--- start ---

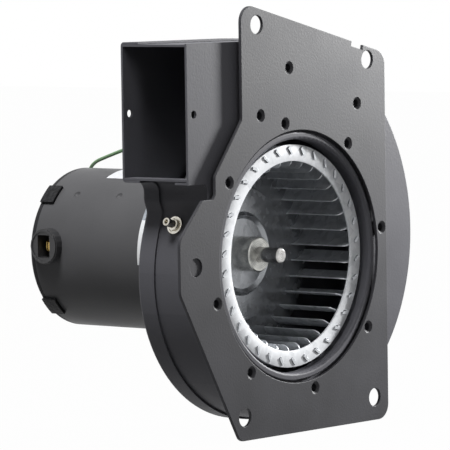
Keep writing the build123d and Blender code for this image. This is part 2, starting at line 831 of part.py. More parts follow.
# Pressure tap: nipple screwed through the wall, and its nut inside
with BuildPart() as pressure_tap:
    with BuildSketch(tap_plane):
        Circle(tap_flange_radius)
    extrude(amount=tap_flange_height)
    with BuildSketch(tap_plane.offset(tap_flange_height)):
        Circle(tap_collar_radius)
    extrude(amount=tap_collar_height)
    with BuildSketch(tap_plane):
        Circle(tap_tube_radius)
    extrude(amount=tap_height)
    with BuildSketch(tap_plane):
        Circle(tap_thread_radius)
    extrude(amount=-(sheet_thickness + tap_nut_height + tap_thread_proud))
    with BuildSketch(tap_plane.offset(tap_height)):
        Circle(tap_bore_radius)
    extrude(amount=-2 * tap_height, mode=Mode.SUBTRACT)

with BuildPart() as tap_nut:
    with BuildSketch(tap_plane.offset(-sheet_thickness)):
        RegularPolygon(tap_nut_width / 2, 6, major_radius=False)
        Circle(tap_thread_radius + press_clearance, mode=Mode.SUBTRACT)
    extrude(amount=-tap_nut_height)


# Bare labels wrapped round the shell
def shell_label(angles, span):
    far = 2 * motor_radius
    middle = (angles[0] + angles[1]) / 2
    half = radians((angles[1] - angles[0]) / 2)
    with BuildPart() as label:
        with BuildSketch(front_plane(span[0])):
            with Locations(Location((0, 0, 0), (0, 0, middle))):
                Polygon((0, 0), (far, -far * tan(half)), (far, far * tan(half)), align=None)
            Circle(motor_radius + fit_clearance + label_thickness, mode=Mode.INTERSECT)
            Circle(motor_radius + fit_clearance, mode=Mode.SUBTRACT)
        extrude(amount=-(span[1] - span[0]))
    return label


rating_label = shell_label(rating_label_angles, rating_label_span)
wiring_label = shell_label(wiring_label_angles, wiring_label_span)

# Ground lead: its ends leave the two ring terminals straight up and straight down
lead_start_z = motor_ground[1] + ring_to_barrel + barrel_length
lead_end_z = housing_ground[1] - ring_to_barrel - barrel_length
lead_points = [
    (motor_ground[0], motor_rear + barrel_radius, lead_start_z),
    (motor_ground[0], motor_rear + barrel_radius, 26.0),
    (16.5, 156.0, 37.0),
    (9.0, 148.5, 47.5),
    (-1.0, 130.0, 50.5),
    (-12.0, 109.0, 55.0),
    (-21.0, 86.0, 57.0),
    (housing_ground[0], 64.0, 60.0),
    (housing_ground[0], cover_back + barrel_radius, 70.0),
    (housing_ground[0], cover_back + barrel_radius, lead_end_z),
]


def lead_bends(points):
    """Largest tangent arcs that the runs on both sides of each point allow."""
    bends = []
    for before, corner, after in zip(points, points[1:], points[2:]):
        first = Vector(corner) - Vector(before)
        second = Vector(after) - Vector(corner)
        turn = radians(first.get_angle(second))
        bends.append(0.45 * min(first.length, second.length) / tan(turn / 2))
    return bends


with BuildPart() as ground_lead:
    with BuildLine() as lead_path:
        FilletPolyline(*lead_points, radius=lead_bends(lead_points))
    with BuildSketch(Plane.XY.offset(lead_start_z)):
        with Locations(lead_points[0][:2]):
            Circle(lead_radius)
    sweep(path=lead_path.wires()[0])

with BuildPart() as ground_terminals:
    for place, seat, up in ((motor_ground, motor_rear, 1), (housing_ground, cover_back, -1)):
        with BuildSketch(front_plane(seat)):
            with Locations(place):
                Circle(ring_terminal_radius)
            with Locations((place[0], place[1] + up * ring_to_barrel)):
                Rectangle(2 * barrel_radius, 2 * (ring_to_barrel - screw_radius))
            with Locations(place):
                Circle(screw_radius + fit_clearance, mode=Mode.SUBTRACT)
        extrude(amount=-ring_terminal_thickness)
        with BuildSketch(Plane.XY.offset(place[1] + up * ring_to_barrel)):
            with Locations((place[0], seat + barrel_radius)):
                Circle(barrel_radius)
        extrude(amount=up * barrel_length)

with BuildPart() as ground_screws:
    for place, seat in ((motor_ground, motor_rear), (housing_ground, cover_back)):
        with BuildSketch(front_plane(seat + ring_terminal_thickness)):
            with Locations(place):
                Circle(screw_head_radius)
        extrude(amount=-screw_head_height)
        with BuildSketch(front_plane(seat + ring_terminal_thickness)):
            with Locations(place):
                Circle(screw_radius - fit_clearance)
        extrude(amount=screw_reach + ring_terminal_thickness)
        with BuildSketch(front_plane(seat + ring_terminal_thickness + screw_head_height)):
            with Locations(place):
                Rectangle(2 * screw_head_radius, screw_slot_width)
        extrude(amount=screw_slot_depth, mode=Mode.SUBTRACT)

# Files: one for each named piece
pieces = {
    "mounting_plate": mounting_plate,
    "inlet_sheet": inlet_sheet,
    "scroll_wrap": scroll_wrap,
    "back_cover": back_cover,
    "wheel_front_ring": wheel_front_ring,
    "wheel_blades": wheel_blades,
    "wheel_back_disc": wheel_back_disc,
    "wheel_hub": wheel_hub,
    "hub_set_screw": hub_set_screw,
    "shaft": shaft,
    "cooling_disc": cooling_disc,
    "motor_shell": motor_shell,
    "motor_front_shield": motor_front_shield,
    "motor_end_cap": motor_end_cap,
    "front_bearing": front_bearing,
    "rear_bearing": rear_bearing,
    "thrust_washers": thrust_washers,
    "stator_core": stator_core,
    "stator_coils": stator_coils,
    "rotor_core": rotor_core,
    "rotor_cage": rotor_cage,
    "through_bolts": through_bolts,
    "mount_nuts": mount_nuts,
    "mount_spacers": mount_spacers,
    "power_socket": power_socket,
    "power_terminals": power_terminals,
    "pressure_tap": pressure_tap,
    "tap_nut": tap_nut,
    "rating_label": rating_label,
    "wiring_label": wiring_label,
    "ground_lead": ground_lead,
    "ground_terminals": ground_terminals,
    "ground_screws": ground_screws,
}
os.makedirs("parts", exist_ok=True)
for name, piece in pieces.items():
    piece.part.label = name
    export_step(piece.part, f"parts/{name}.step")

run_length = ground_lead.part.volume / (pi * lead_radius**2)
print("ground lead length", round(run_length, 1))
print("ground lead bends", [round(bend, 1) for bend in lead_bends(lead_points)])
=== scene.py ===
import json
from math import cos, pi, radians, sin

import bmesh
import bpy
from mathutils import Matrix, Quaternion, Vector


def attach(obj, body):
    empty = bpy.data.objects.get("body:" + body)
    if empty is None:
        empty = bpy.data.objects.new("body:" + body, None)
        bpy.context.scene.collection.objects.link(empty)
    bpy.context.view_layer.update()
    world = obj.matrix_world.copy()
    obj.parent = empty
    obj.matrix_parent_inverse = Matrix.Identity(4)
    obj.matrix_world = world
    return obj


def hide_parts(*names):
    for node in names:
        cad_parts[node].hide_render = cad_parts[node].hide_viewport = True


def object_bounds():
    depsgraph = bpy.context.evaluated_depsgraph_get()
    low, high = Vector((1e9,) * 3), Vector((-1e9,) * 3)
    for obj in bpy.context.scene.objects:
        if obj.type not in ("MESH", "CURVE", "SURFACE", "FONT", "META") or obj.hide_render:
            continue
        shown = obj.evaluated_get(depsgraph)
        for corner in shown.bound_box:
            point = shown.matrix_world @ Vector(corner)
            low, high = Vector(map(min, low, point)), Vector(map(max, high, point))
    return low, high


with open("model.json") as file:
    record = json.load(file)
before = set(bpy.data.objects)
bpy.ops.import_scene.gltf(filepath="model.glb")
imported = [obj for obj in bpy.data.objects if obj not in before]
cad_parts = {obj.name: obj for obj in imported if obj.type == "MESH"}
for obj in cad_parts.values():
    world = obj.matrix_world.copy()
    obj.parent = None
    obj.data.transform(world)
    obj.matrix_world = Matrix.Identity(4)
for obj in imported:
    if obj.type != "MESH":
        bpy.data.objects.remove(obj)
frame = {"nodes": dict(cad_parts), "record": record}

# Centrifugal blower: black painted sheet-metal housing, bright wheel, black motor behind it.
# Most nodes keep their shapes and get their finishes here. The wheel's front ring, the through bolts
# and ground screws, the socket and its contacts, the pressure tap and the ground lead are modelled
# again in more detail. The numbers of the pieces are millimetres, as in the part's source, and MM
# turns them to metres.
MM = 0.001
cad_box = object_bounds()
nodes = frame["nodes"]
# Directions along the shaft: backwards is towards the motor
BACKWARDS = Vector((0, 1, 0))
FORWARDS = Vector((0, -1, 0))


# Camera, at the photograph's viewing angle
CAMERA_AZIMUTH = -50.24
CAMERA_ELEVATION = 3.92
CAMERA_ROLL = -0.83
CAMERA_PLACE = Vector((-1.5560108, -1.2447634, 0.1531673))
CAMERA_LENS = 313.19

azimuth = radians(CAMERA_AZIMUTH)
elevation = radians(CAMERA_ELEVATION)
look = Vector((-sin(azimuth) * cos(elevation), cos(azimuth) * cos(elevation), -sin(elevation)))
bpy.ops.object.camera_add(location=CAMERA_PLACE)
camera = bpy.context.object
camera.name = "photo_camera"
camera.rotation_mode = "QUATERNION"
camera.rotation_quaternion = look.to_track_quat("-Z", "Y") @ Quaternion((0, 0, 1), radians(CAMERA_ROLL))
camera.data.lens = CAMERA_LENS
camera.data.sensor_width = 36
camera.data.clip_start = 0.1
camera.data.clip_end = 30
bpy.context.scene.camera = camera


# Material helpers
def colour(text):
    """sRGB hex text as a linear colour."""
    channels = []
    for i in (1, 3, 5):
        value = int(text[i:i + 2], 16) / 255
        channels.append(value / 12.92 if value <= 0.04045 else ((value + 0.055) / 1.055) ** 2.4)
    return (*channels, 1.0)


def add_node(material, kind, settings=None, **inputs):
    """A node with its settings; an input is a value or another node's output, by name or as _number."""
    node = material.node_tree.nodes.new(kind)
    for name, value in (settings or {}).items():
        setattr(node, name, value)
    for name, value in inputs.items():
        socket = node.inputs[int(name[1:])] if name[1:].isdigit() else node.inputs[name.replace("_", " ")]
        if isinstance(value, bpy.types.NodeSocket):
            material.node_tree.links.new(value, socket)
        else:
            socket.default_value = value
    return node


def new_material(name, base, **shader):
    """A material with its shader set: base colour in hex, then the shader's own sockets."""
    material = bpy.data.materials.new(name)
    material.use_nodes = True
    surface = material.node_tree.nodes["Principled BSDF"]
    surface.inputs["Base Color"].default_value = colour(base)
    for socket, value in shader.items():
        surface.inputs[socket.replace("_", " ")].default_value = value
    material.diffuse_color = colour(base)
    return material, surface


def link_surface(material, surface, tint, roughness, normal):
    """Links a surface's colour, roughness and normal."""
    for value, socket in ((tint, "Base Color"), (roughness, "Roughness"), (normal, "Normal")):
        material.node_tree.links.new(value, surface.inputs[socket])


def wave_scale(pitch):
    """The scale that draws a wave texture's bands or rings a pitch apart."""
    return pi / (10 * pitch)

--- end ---

Your instructions:
Exactly the lines from the one holding "run_length = ground_lead.part.volume" through the one holding "shown = obj.evaluated_get(depsgraph)" should be printed, ends included.

Solution to the problem:
run_length = ground_lead.part.volume / (pi * lead_radius**2)
print("ground lead length", round(run_length, 1))
print("ground lead bends", [round(bend, 1) for bend in lead_bends(lead_points)])
=== scene.py ===
import json
from math import cos, pi, radians, sin

import bmesh
import bpy
from mathutils import Matrix, Quaternion, Vector


def attach(obj, body):
    empty = bpy.data.objects.get("body:" + body)
    if empty is None:
        empty = bpy.data.objects.new("body:" + body, None)
        bpy.context.scene.collection.objects.link(empty)
    bpy.context.view_layer.update()
    world = obj.matrix_world.copy()
    obj.parent = empty
    obj.matrix_parent_inverse = Matrix.Identity(4)
    obj.matrix_world = world
    return obj


def hide_parts(*names):
    for node in names:
        cad_parts[node].hide_render = cad_parts[node].hide_viewport = True


def object_bounds():
    depsgraph = bpy.context.evaluated_depsgraph_get()
    low, high = Vector((1e9,) * 3), Vector((-1e9,) * 3)
    for obj in bpy.context.scene.objects:
        if obj.type not in ("MESH", "CURVE", "SURFACE", "FONT", "META") or obj.hide_render:
            continue
        shown = obj.evaluated_get(depsgraph)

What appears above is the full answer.